Why-Driven vs. What-Driven Teams
Let’s look at a comparison we often explore in workshops:
Characteristic | Why-Driven Teams | What-Driven Teams |
Core Focus | Purpose & Values | Numbers & Metrics |
Energy Level | Intrinsically high | Outcome dependent |
Trust | Built through openness | Conditional and transactional |
Conflict | Viewed as creative tension | Avoided or suppressed |
Recognition | For alignment to values | For performance only |
When the what becomes the sole focus, teams start chasing outcomes over alignment. And in that pursuit, people can become cogs in a machine — losing trust, motivation, and meaning.
Related Reading: The Purpose Of Your Game
Real-World Insight: Our Journey at FocusU
At FocusU, our why is to challenge and change the way corporate learning is done. Like many other organisations, we’re also ambitious with our numbers – but we’ve learned (sometimes the hard way) that when we drift too far from our why, trust within the team gets tested.
That’s why we consciously realign ourselves often. Whether it’s through storytelling sessions, feedback forums, or even team retreats, we use these opportunities to bring the why back to the forefront.
In our experience, keeping the why alive is not a one-time alignment. It’s a continuous act of leadership.
Three Trust Signals We Monitor Regularly
We’ve found three key indicators that help us stay honest about how trust is showing up in a team:
1. Laughter and Celebration
Teams that laugh together, stay together. Genuine camaraderie, not just planned fun, is a sign that people feel psychologically safe.
Ask: Are celebrations authentic or forced? Do people enjoy being around each other?
2. Openness and Accountability
These are the twin pillars of trust. Teams driven by the why don’t shy away from tough conversations. They give and receive feedback generously.

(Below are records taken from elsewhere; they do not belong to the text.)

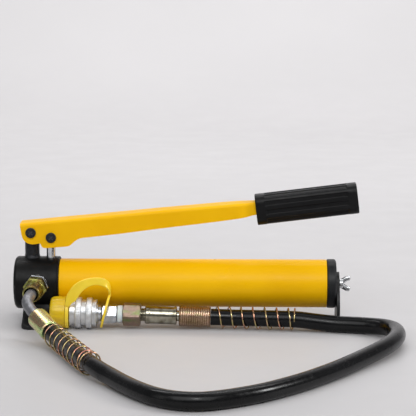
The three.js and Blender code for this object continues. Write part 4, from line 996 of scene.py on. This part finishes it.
def channel_section(half, bottom, ridge, x, ridge_x):
    """The U of the sheet at one station: up the near cheek, over the top and down, then back inside."""
    height = ridge - bottom
    bend = LEVER_BEND
    inner_bend = bend - LEVER_SHEET
    levels = np.linspace(0, height - bend, 8)
    outside = [(-half, bottom + level) for level in levels]
    outside += arc((bend - half, ridge - bend), bend, 180, 90, 8)[1:]
    inner_half = half - LEVER_SHEET
    inner_top = ridge - LEVER_SHEET
    inside = [(-inner_half, bottom + level) for level in levels]
    inside += arc((inner_bend - inner_half, inner_top - inner_bend), inner_bend, 180, 90, 8)[1:]
    outline = outside + [(-y, z) for y, z in outside[::-1]]
    outline += [(-y, z) for y, z in inside] + [(y, z) for y, z in inside[::-1]]
    made = []
    for y, z in outline:
        rise = (z - bottom) / height
        made.append((x + (ridge_x - x) * rise, y, z))
    return np.array(made)


def make_grip():
    """The moulded grip: a rounded bar with smooth ends, and long ribs and grooves between them."""
    low, high = box_of("grip")
    centre = (low + high) / 2
    half_width = (high[1] - low[1]) / 2
    rounded_end = [
        (0, -1.2), (0.25, -0.45), (0.7, -0.1), (1.4, 0), (3, 0), (GRIP_COLLAR - 0.6, 0), (GRIP_COLLAR, 0.02),
    ]
    sinking = list(zip(GRIP_COLLAR + np.linspace(0, 2.4, 5), (0.0, 0.15, 0.5, 0.85, 1.0)))
    rising = [(GRIP_LENGTH - along, depth) for along, depth in sinking[::-1]]
    plan = [(along, inset, 0.0) for along, inset in rounded_end]
    plan += [(along, 0.0, depth) for along, depth in [*sinking, (GRIP_LENGTH / 2, 1.0), *rising]]
    plan += [(GRIP_LENGTH - along, inset, 0.0) for along, inset in rounded_end[::-1]]
    rows = [grip_section(along, inset, depth, half_width) for along, inset, depth in plan]
    tilt = Matrix.Rotation(-math.radians(GRIP_TILT), 4, "Y")
    start = Matrix.Translation(Vector(centre)) @ tilt @ Matrix.Translation((-GRIP_LENGTH / 2, 0, 0))
    grip = mesh_piece("grip_moulding", *ringed(rows), GRIP_PLASTIC, start, 50)
    across, up = POCKET_HALF
    pocket = extruded([(-across, -up), (across, -up), (across, up), (-across, up)], POCKET_LENGTH)
    socket = mesh_piece("cutter", *pocket, None, start @ Matrix.Translation(POCKET_PLACE))
    show(combine(grip, [socket]), "lever", "grip_plastic", "grip")


def grip_section(along, inset, depth, half_width):
    """One section of the grip. depth is how far the grooves are sunk here, from 0 to 1."""
    core_y, core_z = half_width - GRIP_CORNER, GRIP_HEIGHT / 2 - GRIP_CORNER
    girth = perimeter_points(core_y, core_z, GRIP_CORNER + inset, GRIP_SIDES)
    length = sum(math.dist(a[:2], b[:2]) for a, b in zip(girth, girth[1:] + girth[:1]))
    pitch = length / round(length / RIB_PITCH)
    travelled = 0.0
    points = []
    for i, (y, z, ny, nz) in enumerate(girth):
        wave = 0.5 + 0.5 * math.cos(2 * math.pi * travelled / pitch)
        sunk = RIB_DEPTH * depth * min(1.0, max(0.0, (RIB_TOP - wave) / RIB_FLANK))
        points.append((along, y - ny * sunk, z - nz * sunk))
        travelled += math.dist((y, z), girth[(i + 1) % GRIP_SIDES][:2])
    return np.array(points)


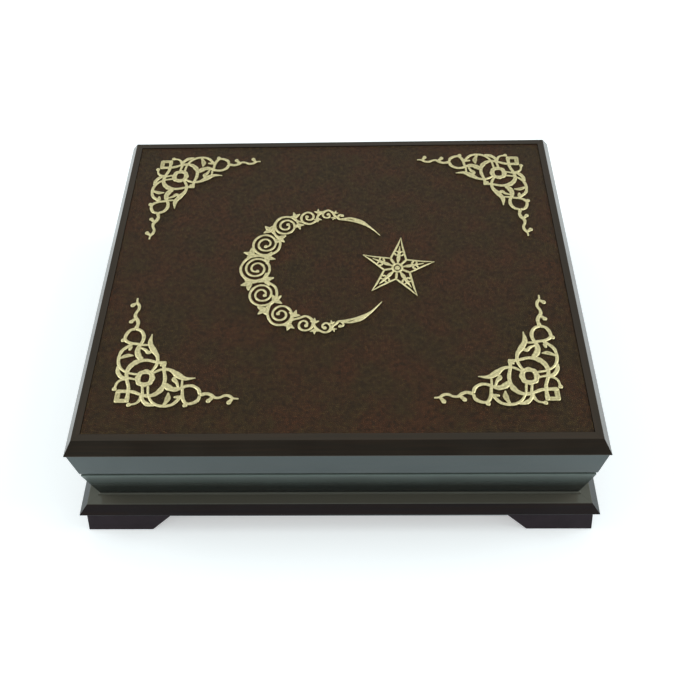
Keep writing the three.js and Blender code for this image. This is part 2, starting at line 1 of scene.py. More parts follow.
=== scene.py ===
# A quran box: a low book box of dark lacquered wood with a leather panel let into the lid, gilt
# openwork mounts on the leather, bracket feet, velvet linings and two brass stop hinges.
# Lengths are in metres, +Z is up, the front faces -Y, and the origin is on the ground.
import math

import bpy
from bpy.props import FloatProperty, FloatVectorProperty, PointerProperty
from mathutils import Matrix, Vector, noise


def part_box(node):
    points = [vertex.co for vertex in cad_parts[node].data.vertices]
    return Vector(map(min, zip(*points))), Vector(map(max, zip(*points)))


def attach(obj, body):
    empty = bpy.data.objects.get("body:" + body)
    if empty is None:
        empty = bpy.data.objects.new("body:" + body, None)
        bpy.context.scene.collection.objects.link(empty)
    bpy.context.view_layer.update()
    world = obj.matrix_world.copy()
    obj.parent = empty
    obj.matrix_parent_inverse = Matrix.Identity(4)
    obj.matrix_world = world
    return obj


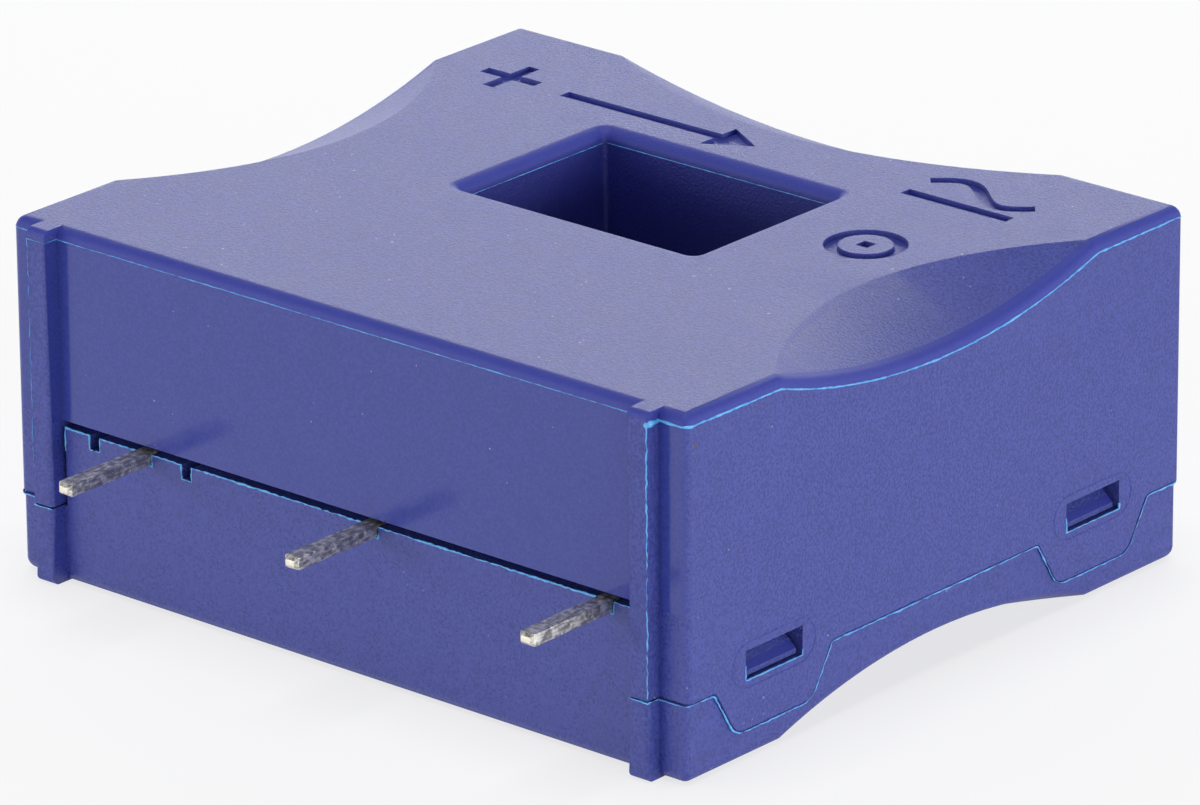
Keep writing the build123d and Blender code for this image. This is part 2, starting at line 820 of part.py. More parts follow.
# Output transistors, flat against the board, their legs bent down and back through it
for name, side in (("left", -1), ("right", 1)):
    with BuildPart() as transistor:
        with BuildSketch(upright(board_back)):
            with Locations((side * transistor_offset, transistor_foot + transistor_height / 2)):
                Rectangle(transistor_width, transistor_height)
            with Locations((side * transistor_offset, tab_hole_level)):
                Circle(tab_hole_radius, mode=Mode.SUBTRACT)
        extrude(amount=-transistor_thickness)
        chamfer(transistor.faces().sort_by(Axis.Y)[-1].outer_wire().edges(), transistor_chamfer)
    transistor.part.label = f"transistor_{name}"
    export_step(transistor.part, f"parts/transistor_{name}.step")

with BuildPart() as transistor_legs:
    leg_front = board_back + (transistor_thickness - transistor_leg_thickness) / 2
    leg_back = leg_front + transistor_leg_thickness
    for x in leg_places:
        with BuildSketch(Plane.YZ.offset(x - transistor_leg_width / 2)):
            with BuildLine():
                Polyline(
                    (leg_front, transistor_foot),
                    (leg_back, transistor_foot),
                    (leg_back, leg_level - transistor_leg_thickness / 2),
                    (solder_tip, leg_level - transistor_leg_thickness / 2),
                    (solder_tip, leg_level + transistor_leg_thickness / 2),
                    (leg_front, leg_level + transistor_leg_thickness / 2),
                    close=True,
                )
            make_face()
        extrude(amount=transistor_leg_width)

transistor_legs.part.label = "transistor_legs"
export_step(transistor_legs.part, "parts/transistor_legs.step")

# Supply capacitors: two cans that stand on the board
with BuildPart() as supply_capacitors:
    for side in (-1, 1):
        with BuildSketch(upright(board_back)):
            with Locations((side * capacitor_offset, capacitor_rise)):
                Circle(capacitor_radius)
        extrude(amount=-capacitor_height)

supply_capacitors.part.label = "supply_capacitors"
export_step(supply_capacitors.part, "parts/supply_capacitors.step")

# Supply clamp diodes: flat moulded bodies near the board's foot
with BuildPart() as clamp_diodes:
    with BuildSketch(upright(board_back)):
        with Locations((-diode_offset, diode_rise), (diode_offset, diode_rise)):
            Rectangle(diode_length, diode_width)
    extrude(amount=-diode_thickness, taper=diode_draft)

clamp_diodes.part.label = "clamp_diodes"
export_step(clamp_diodes.part, "parts/clamp_diodes.step")

# Chip resistors and ceramic capacitors
with BuildPart() as chip_resistors:
    with BuildSketch(upright(board_back)):
        with Locations((0, chip_part_rise)):
            with GridLocations(chip_part_column, chip_part_row, 2, 2):
                Rectangle(chip_part_length, chip_part_width)
    extrude(amount=-resistor_thickness)

chip_resistors.part.label = "chip_resistors"
export_step(chip_resistors.part, "parts/chip_resistors.step")

with BuildPart() as chip_capacitors:
    with BuildSketch(upright(board_back)):
        with Locations((-ceramic_offset, chip_part_rise), (ceramic_offset, chip_part_rise)):
            Rectangle(chip_part_length, chip_part_width)
    extrude(amount=-ceramic_thickness)

chip_capacitors.part.label = "chip_capacitors"
export_step(chip_capacitors.part, "parts/chip_capacitors.step")
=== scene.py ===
# %% [markdown]
# A current sensor for a circuit board, dressed for its picture
#
# The object is a blue moulded box, 50 mm wide, with a window through it for the
# conductor and three tinned pins at its front. Its solids come ready made and packed as
# a fixed frame. This lesson gives them their looks: the spark-textured plastic, the thin
# flash that the mould left along the edges, generic engraved marks, the uneven tin of
# the pins, and a finish for each piece inside. Every length here is in metres, as
# Blender has it, so the sizes are written in millimetres and multiplied by MM.

import json
import math

import bmesh
import bpy
from mathutils import Matrix, Vector, noise

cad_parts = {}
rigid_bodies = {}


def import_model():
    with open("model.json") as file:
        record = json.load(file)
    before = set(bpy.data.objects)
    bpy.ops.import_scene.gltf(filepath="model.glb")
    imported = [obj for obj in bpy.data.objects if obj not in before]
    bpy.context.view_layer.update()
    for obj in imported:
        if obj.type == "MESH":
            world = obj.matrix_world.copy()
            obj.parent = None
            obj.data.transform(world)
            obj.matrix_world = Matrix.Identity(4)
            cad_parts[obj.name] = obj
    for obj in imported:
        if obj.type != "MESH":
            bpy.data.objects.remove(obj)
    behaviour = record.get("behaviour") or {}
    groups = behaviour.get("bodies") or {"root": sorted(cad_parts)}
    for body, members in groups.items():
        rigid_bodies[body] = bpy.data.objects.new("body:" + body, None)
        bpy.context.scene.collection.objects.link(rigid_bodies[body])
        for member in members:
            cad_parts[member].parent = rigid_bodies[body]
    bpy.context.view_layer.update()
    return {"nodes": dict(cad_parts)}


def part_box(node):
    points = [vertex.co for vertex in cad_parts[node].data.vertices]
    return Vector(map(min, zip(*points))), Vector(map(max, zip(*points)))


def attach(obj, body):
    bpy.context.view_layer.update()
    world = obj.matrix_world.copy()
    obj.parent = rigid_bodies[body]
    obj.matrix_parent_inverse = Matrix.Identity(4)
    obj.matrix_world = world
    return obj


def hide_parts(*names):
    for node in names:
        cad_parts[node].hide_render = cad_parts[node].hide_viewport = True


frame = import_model()

MM = 0.001
print("pieces in the frame:", len(frame["nodes"]))


# %% [markdown]
# The places that the looks need are read from the frame, so they follow it when a size
# changes: the housing's flat sides come from the box of the case, and the parting from
# that of the lid. Only what no box can tell, such as a fillet's radius, the width of a
# stand-off rib or the place of the window, is written down again.

# %% Places on the housing
case_low, case_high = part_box("case")
lid_low, lid_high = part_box("lid")
RIM_RADIUS = 0.7 * MM
CORNER_RADIUS = 0.45 * MM
MOUTH_RADIUS = 0.85 * MM
RIB_REACH = 0.95 * MM
RIB_WIDTH = 1.35 * MM
RIB_SETBACK = 2.05 * MM
TOP = case_high.z
SIDE = case_high.x
BACK = case_high.y
FRONT = case_low.y + RIB_REACH
RIB_FRONT = FRONT - RIB_REACH
RIB_OUTER = SIDE - RIB_SETBACK
RIB_INNER = RIB_OUTER - RIB_WIDTH
WINDOW_HALF = 8.75 * MM
WINDOW_NEAR = FRONT + 19.85 * MM
WINDOW_FAR = WINDOW_NEAR + 12.7 * MM
PANEL_PARTING = 9.93 * MM
print("body: %.1f x %.1f x %.1f mm" % (2 * SIDE / MM, (BACK - FRONT) / MM, TOP / MM))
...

Ask: Are people willing to own their missteps publicly? Is feedback flowing both ways?
3. What Gets Rewarded
What you celebrate becomes your culture. When values-based behaviours are recognised (not just KPIs), teams naturally align toward the why.
Ask: Are you praising effort, creativity, and collaboration? Or only numbers and outcomes?
L&D Takeaway: Team culture audits can reveal whether your recognition practices reinforce or erode trust.
Related Reading: The Secret to Team Motivation: Finding a Larger Purpose
Trust as a Leadership Skill
Trust isn’t just a soft concept. It’s a leadership capability.
In our leadership journeys, we often explore trust-building not as a trait, but as a skill — something that can be developed through deliberate practice.
Some trust-building actions leaders can model:
- Admitting when they don’t have the answer
- Holding space for disagreement without defensiveness
- Recognising unseen effort
- Following through on small promises
Trust begins with consistency — in values, in words, and in actions.
Why Trust Drives Results (Not Just Relationships)
Still wondering whether trust has a tangible impact on outcomes?
Here’s what research (and our own experience) shows:
- High-trust organisations experience 50% higher productivity
- Teams with trust have lower attrition rates
- Innovation thrives in high-trust environments
- Employee well-being and engagement are directly linked to perceived trust in leadership
Trust isn’t just good for morale. It’s good for business.
Final Thoughts: Don’t Let the What Eclipse the Why
Teams don’t fall apart all at once. Trust usually erodes quietly — through missed cues, unspoken tensions, and a slow drift from shared purpose.
That’s why we encourage leaders and L&D professionals to continually ask:
- Is our team aligned on the why?
- Are we celebrating the right behaviours?
- Does our culture feel safe, open, and connected?
Because when trust thrives, everything else follows: engagement, innovation, collaboration, and performance.
So the next time you feel your team slipping into transactional mode, pause and reflect:
Are we leading with our why – or getting lost in the what?